Set problem –
Print the entries below in their entirety, exactly as they are written.

Data lines –
— Start —

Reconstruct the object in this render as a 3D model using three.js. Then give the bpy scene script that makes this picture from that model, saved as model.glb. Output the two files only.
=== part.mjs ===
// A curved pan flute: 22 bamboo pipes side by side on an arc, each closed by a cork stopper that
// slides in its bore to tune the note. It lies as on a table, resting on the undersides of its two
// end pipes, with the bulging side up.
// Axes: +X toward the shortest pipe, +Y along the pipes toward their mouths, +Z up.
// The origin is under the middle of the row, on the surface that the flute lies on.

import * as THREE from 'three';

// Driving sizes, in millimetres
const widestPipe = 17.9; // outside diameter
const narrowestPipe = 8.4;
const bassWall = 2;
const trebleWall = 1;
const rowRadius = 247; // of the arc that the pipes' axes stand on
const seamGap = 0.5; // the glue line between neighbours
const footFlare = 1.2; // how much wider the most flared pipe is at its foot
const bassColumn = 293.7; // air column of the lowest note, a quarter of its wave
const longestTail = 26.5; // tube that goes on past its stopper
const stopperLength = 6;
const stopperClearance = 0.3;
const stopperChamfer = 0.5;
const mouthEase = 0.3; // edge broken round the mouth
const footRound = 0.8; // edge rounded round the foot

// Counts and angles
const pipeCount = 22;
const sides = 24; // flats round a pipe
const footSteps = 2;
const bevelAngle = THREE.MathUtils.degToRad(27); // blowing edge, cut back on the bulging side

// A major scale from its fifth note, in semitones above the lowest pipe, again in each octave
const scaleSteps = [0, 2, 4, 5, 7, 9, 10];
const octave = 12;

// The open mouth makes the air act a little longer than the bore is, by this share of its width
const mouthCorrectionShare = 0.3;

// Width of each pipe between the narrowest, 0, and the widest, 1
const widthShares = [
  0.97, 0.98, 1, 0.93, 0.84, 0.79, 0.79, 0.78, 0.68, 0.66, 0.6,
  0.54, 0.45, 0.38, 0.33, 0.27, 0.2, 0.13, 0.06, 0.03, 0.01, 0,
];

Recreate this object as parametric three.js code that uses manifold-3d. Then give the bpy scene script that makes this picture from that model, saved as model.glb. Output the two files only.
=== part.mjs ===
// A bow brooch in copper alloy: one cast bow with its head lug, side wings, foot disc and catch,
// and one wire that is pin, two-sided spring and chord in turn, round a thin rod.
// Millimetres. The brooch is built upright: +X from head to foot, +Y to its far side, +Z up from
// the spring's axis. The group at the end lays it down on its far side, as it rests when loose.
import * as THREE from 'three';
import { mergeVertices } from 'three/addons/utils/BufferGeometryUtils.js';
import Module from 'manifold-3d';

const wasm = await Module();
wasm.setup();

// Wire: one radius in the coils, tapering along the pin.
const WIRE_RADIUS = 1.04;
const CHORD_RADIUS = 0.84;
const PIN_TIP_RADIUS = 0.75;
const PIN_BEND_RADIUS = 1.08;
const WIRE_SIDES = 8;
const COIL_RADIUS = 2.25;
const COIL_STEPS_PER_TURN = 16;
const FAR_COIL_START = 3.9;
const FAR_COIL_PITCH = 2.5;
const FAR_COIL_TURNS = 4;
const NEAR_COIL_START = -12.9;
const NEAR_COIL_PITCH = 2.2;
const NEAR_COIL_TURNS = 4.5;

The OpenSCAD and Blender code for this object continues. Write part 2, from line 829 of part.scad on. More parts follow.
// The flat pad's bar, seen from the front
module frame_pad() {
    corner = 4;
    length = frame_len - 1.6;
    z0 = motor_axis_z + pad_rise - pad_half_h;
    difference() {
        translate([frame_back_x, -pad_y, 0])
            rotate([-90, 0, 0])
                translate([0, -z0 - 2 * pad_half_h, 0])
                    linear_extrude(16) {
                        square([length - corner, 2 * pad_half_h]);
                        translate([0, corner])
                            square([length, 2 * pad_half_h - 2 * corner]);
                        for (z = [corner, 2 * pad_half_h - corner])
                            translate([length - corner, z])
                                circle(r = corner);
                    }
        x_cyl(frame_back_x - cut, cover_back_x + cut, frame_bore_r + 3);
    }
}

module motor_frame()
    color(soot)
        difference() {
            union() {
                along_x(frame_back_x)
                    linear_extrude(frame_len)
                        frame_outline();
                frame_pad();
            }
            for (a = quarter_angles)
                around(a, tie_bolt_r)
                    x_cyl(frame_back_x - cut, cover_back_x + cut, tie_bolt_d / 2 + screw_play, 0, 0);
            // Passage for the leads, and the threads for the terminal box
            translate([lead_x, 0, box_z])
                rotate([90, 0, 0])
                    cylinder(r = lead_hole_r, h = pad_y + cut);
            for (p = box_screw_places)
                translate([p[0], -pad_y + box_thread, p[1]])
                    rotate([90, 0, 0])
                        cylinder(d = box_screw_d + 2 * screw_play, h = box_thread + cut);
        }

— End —

Expected answer –
Reconstruct the object in this render as a 3D model using three.js. Then give the bpy scene script that makes this picture from that model, saved as model.glb. Output the two files only.
=== part.mjs ===
// A curved pan flute: 22 bamboo pipes side by side on an arc, each closed by a cork stopper that
// slides in its bore to tune the note. It lies as on a table, resting on the undersides of its two
// end pipes, with the bulging side up.
// Axes: +X toward the shortest pipe, +Y along the pipes toward their mouths, +Z up.
// The origin is under the middle of the row, on the surface that the flute lies on.

import * as THREE from 'three';

// Driving sizes, in millimetres
const widestPipe = 17.9; // outside diameter
const narrowestPipe = 8.4;
const bassWall = 2;
const trebleWall = 1;
const rowRadius = 247; // of the arc that the pipes' axes stand on
const seamGap = 0.5; // the glue line between neighbours
const footFlare = 1.2; // how much wider the most flared pipe is at its foot
const bassColumn = 293.7; // air column of the lowest note, a quarter of its wave
const longestTail = 26.5; // tube that goes on past its stopper
const stopperLength = 6;
const stopperClearance = 0.3;
const stopperChamfer = 0.5;
const mouthEase = 0.3; // edge broken round the mouth
const footRound = 0.8; // edge rounded round the foot

// Counts and angles
const pipeCount = 22;
const sides = 24; // flats round a pipe
const footSteps = 2;
const bevelAngle = THREE.MathUtils.degToRad(27); // blowing edge, cut back on the bulging side

// A major scale from its fifth note, in semitones above the lowest pipe, again in each octave
const scaleSteps = [0, 2, 4, 5, 7, 9, 10];
const octave = 12;

// The open mouth makes the air act a little longer than the bore is, by this share of its width
const mouthCorrectionShare = 0.3;

// Width of each pipe between the narrowest, 0, and the widest, 1
const widthShares = [
  0.97, 0.98, 1, 0.93, 0.84, 0.79, 0.79, 0.78, 0.68, 0.66, 0.6,
  0.54, 0.45, 0.38, 0.33, 0.27, 0.2, 0.13, 0.06, 0.03, 0.01, 0,
];

Recreate this object as parametric three.js code that uses manifold-3d. Then give the bpy scene script that makes this picture from that model, saved as model.glb. Output the two files only.
=== part.mjs ===
// A bow brooch in copper alloy: one cast bow with its head lug, side wings, foot disc and catch,
// and one wire that is pin, two-sided spring and chord in turn, round a thin rod.
// Millimetres. The brooch is built upright: +X from head to foot, +Y to its far side, +Z up from
// the spring's axis. The group at the end lays it down on its far side, as it rests when loose.
import * as THREE from 'three';
import { mergeVertices } from 'three/addons/utils/BufferGeometryUtils.js';
import Module from 'manifold-3d';

const wasm = await Module();
wasm.setup();

// Wire: one radius in the coils, tapering along the pin.
const WIRE_RADIUS = 1.04;
const CHORD_RADIUS = 0.84;
const PIN_TIP_RADIUS = 0.75;
const PIN_BEND_RADIUS = 1.08;
const WIRE_SIDES = 8;
const COIL_RADIUS = 2.25;
const COIL_STEPS_PER_TURN = 16;
const FAR_COIL_START = 3.9;
const FAR_COIL_PITCH = 2.5;
const FAR_COIL_TURNS = 4;
const NEAR_COIL_START = -12.9;
const NEAR_COIL_PITCH = 2.2;
const NEAR_COIL_TURNS = 4.5;

The OpenSCAD and Blender code for this object continues. Write part 2, from line 829 of part.scad on. More parts follow.
// The flat pad's bar, seen from the front
module frame_pad() {
    corner = 4;
    length = frame_len - 1.6;
    z0 = motor_axis_z + pad_rise - pad_half_h;
    difference() {
        translate([frame_back_x, -pad_y, 0])
            rotate([-90, 0, 0])
                translate([0, -z0 - 2 * pad_half_h, 0])
                    linear_extrude(16) {
                        square([length - corner, 2 * pad_half_h]);
                        translate([0, corner])
                            square([length, 2 * pad_half_h - 2 * corner]);
                        for (z = [corner, 2 * pad_half_h - corner])
                            translate([length - corner, z])
                                circle(r = corner);
                    }
        x_cyl(frame_back_x - cut, cover_back_x + cut, frame_bore_r + 3);
    }
}

module motor_frame()
    color(soot)
        difference() {
            union() {
                along_x(frame_back_x)
                    linear_extrude(frame_len)
                        frame_outline();
                frame_pad();
            }
            for (a = quarter_angles)
                around(a, tie_bolt_r)
                    x_cyl(frame_back_x - cut, cover_back_x + cut, tie_bolt_d / 2 + screw_play, 0, 0);
            // Passage for the leads, and the threads for the terminal box
            translate([lead_x, 0, box_z])
                rotate([90, 0, 0])
                    cylinder(r = lead_hole_r, h = pad_y + cut);
            for (p = box_screw_places)
                translate([p[0], -pad_y + box_thread, p[1]])
                    rotate([90, 0, 0])
                        cylinder(d = box_screw_d + 2 * screw_play, h = box_thread + cut);
        }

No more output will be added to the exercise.